To mark the beginning of Men’s Health Week, the Movember Foundation has launched its first podcast.
Lifting the lid on society’s often damaging ideals about masculinity, each episode seeks to challenge people across the globe to re-think what it really means to be a man.
The podcast – Movember Radio: Continuing the Conversation – will air stories from men around the world who share personal, empowering and often funny narratives behind the experiences, people and decisions that have shaped their lives. These are real men talking about real issues.
Running all year, each week the series will feature a one-on-one interview, hosted by Mo Bro and TV personality Osher Günsberg. The first episodes released feature interviews from a diverse range of inspiring men who have overcome odds and faced tough challenges, including:
- Kurt Fearnley, paralympian and wheelchair racer
- George Parros, former American ice hockey player
- PJ Roberts, former football (soccer) player and testicular cancer survivor
- Tom Carroll, former professional surfer
- Adam Garone, CEO and co-founder, the Movember Foundation.
As one of the world’s leading men’s health organisations, the Movember Foundation knows first-hand the key challenges faced by men today, many of which revolve around traditional stereotypes relating to masculinity and what it means to be a ‘man’. This can lead to reluctance to take action on well-being issues and an unwillingness to have conversations about significant life events.
With one man dying by suicide every minute around the world and three times as many men dying of suicide than women, the Foundation is determined to highlight these issues and continue conversations that began with the growth of a hairy upper lip last Movember, ultimately moving the dial on the state of men’s health.
Adam Garone, CEO and co-founder of the Movember Foundation, says men often compare themselves against a masculine ideal which values power, strength, control and invincibility.

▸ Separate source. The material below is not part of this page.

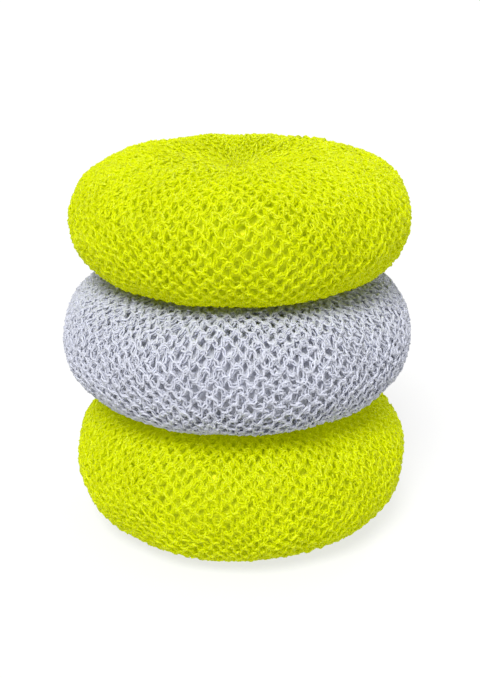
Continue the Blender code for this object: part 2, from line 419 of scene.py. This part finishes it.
def rolled_nylon(name, code, dye):
    """Many layers of the same knit rolled up: matt strands round gaps that are darker as painted
    shade.
    """
    material, tree, shader = new_material(name)
    place = add_node(tree, "ShaderNodeTexCoord")
    gaps = add_node(
        tree, "ShaderNodeTexVoronoi", settings={"feature": "DISTANCE_TO_EDGE"},
        inputs={"Scale": 1 / GAP_WIDTH, "Randomness": 0.8},
        links={"Vector": place.outputs["Object"]})
    # Painted shade: 0 on the strands at the cells' edges, 1 in the darker gaps between them
    deep = add_node(
        tree, "ShaderNodeMapRange", inputs={"From Min": 0.04, "From Max": 0.22},
        links={"Value": gaps.outputs["Distance"]})
    # Painted shade: the filling is darkened by the dye's share, and its gaps darker still
    shares = (dye.filling_shade_share, GAP_SHADE_SHARE * dye.filling_shade_share)
    tint_between(tree, shader, code, shares, deep.outputs["Result"])
    shader.inputs["Roughness"].default_value = 0.8
    return material


def twisted_thread(name, code):
    """Twisted polyester sewing thread: satin, with fine fibres that soften the highlight."""
    material, tree, shader = new_material(name)
    place = add_node(tree, "ShaderNodeTexCoord")
    fibres = add_node(
        tree, "ShaderNodeTexNoise",
        inputs={"Scale": 1 / FIBRE_WIDTH, "Detail": 2.0},
        links={"Vector": place.outputs["Object"]})
    tint_between(tree, shader, code, FIBRE_SHARES, fibres.outputs["Fac"])
    shader.inputs["Roughness"].default_value = 0.6
    shader.inputs["Sheen Weight"].default_value = 0.3
    return material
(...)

“From a young age, our society teaches boys they need to act tough and not talk about how they’re feeling. Men are expected to be a provider and protector, in control at all times and never vulnerable. If you break any of these ‘rules’, you supposedly aren’t a real man,” said Garone.
“As men, we often don’t like talking about how we’re feeling or discussing the impact of significant life events such as the breakdown of a relationship, loss of a job or becoming a father, but the reality is that we all go through tough times. It’s how men deal or don’t deal with these moments that has an affect on mental health and, unfortunately, suicide rates.
“Our aim for the Movember Radio podcast is to share the ‘hairy’ tales that inspire men to have real conversations and make simple changes that can lead to a big difference to their lives and their families,” said Garone.